Seguiu-se um intervalo de vinte anos, até o lançamento do excelente Terra dos mortos (2005). Neste filme, as experiências conceituais e estéticas das obras anteriores parecem ganhar uma síntese das mais brilhantes. Os zumbis coletivamente desenvolvem formas de raciocínio e de percepção do seu contexto, manuseando instrumentos e até mesmo identificando seu inimigo, que, neste caso, era a burguesia que vinha mantendo as relações de exploração e opressão em um contexto de apocalipse. Esses setores burgueses, simbolicamente residindo em um imponente prédio, se perdem no consumo por bens e propriedades, enquanto contratam mercenários para manter sua segurança.

Em Romero, a crítica ao capitalismo, à exploração e às formas de opressão são representados em um trágico apocalipse, ou seja, apresenta-se uma mensagem pessimista de que a degradação ambiental, a deterioração das relações em sociedade e a produção e o consumo marcados pelo estranhamento levariam a humanidade à sua destruição. Uma ampla massa de desesperadas atacariam o que restava do poder, em busca do mínimo para sua existência. Esse mundo teria como principal característica uma violência desenfreada, em que poucos escapariam da morte.

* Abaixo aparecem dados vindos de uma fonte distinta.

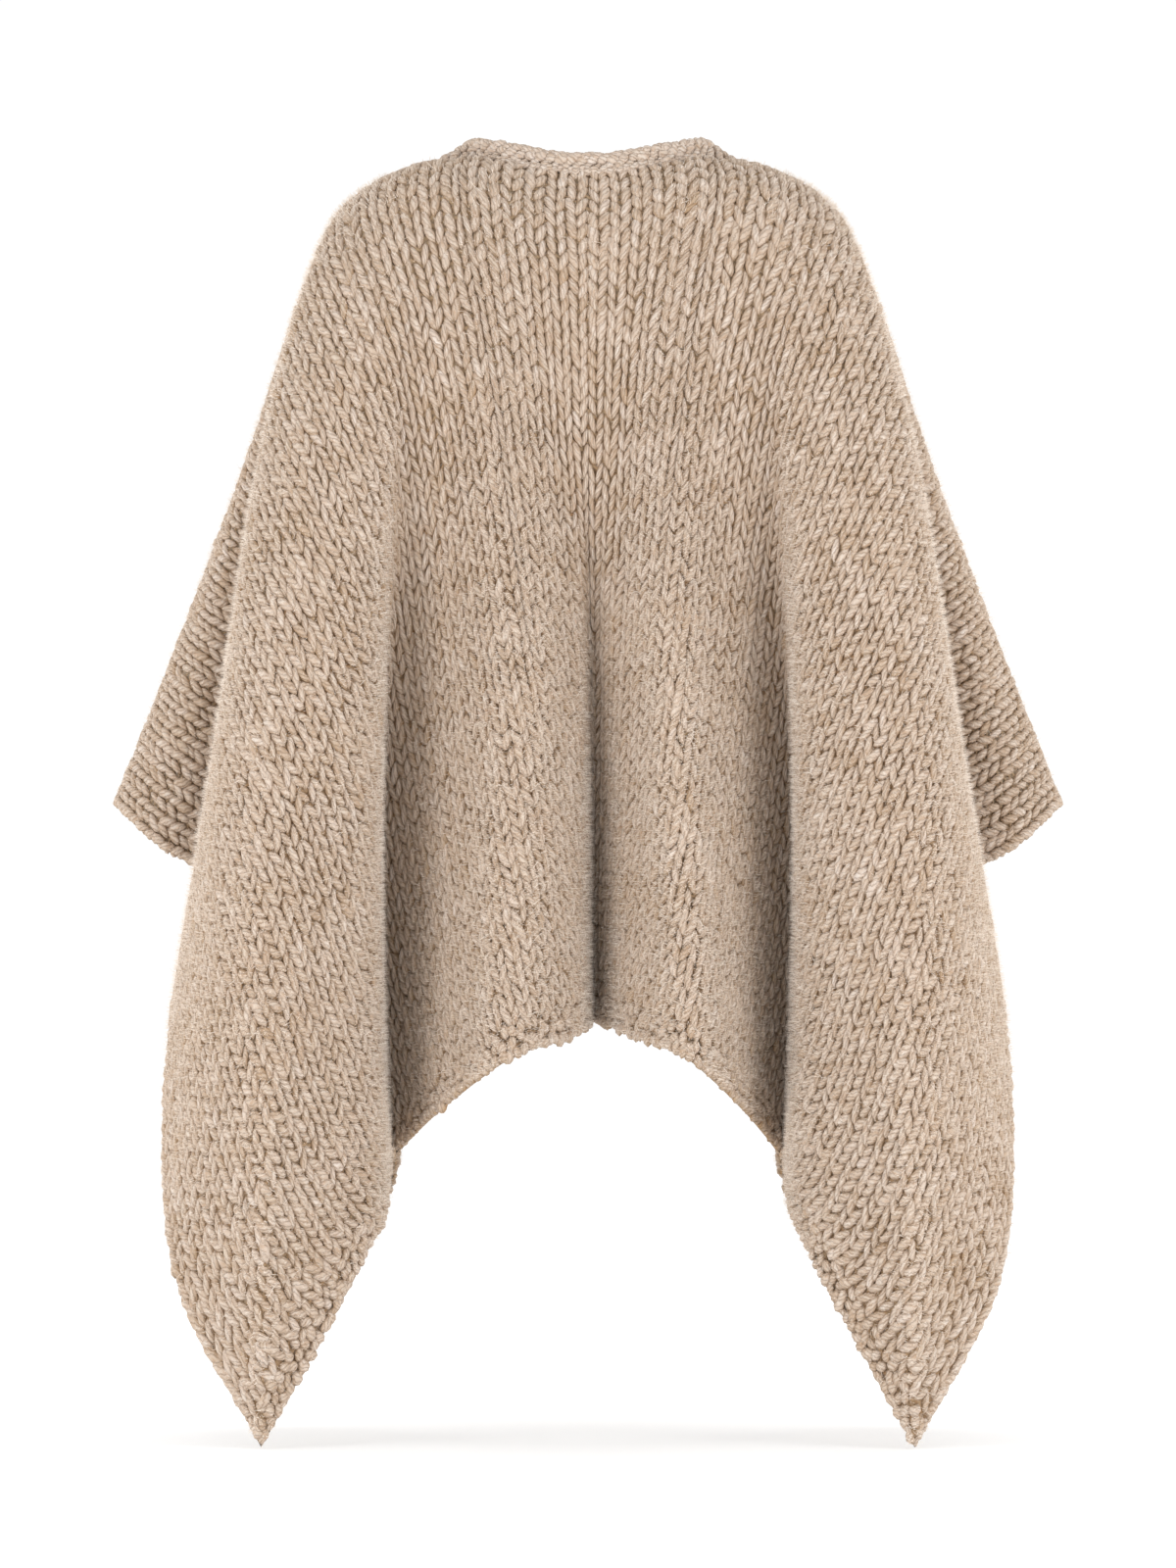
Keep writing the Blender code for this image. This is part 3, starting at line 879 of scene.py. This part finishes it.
# %% Stitches of one half
def stitches(half, form):
    row, column = np.meshgrid(np.arange(STITCH_ROWS), np.arange(STITCH_COLUMNS), indexing="ij")
    across, down = (column + 0.5) * WALE, (row + 0.5) * COURSE
    border = row >= STITCH_ROWS - BORDER_ROWS
    drift = along_rows(STITCH_COLUMNS, STITCH_ROWS, 8).T * ROW_DRIFT
    drift *= np.minimum(1, np.minimum(row, STITCH_ROWS - BORDER_ROWS - row) / 4)
    swell = 1 + ROW_SWELL * along_rows(STITCH_ROWS, STITCH_COLUMNS, 4)
    shade = 1 + ROW_SHADE * along_rows(STITCH_ROWS, STITCH_COLUMNS, 6)
    lean = LEG_LEAN + (LOW_LEAN - LEG_LEAN) * smooth_step(down, *LEAN_CHANGE)
    sets = []
    for hand in (-1, 1):
        own_drift = drift + along_rows(STITCH_COLUMNS, STITCH_ROWS, 5).T * LEG_DRIFT
        keep = ~border & (down + own_drift > rim_level(half, across) - 0.3 * COURSE)
        count = int(keep.sum())
        size = swell[keep] * (1 + vary(0.075, count))
        sets.append(loops_on_cloth(
            half, form,
            across=across[keep] + hand * LEG_OFFSET + vary(0.35 * MM, count),
            down=(down + own_drift)[keep] + vary(0.7 * MM, count),
            lean=hand * (lean[keep] + vary(0.10, count)),
            length=LEG_LENGTH * size**0.5 * (1 + vary(0.05, count)),
            width=LEG_HALF_WIDTH * size,
            depth=LEG_DEPTH * size,
            lift=vary(0.35 * MM, count),
            tone=shade[keep] * (1 + vary(0.035, count)),
            bow=hand * (LEG_BOW + vary(0.4 * MM, count))))
    row, column = np.divmod(np.arange(KNOB_ROWS * KNOB_COLUMNS), KNOB_COLUMNS)
    count = len(row)
    size = 1 + vary(0.09, count)
    sets.append(loops_on_cloth(
        half, form,
        across=(column + 0.25 + 0.5 * (row % 2)) * KNOB_PITCH + vary(1.2 * MM, count),
        down=CUT_LENGTH - (row + 0.45) * BORDER_ROWS * COURSE / KNOB_ROWS + vary(1.5 * MM, count),
        lean=np.where((row + column) % 2 == 0, 1, -1) * KNOB_LEAN + vary(0.45, count),
        length=KNOB_LENGTH * size,
        width=KNOB_HALF_WIDTH * size,
        depth=LEG_DEPTH * size,
        lift=KNOB_LIFT + vary(0.35 * MM, count),
        tone=1 + vary(0.04, count)))
    return loops_piece(half, "stitches", form, *(np.concatenate(group) for group in zip(*sets)))


knits = {half: stitches(half, fine_leg if half.startswith("back") else plain_leg) for half in HALVES}

# %% [markdown]
# ## The edges
# A knitted edge ends in a chain: the cast-on loops along the hem, and the turns of the yarn along the
# side edge. Here each is a rope of short leaning loops, closed all round because the edge is seen from
# both sides. It also hides where the thin cloth stops.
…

Esse tipo de profecia apocalíptica ganhou vazão nos cinemas nas últimas décadas, em filmes que colocam em cena alienígenas e outros tipos de ameaças. Contudo, a ameaça que a própria humanidade faz a si mesma é algo que quem melhor captou foi Romero, não para apontar o dedo para as massas supostamente irracionais, mas para nos alertar o que a sociedade está fazendo com os amplos segmentos que o capitalismo joga no desespero e na falta de perspectiva.

Neste domingo, perdemos Romero. Que seu esforço para expor o caminho de destruição que a humanidade vem trilhando sirva para nos alertar para nossos verdadeiros inimigos e para que possamos ainda tentar salvar o mundo em que vivemos.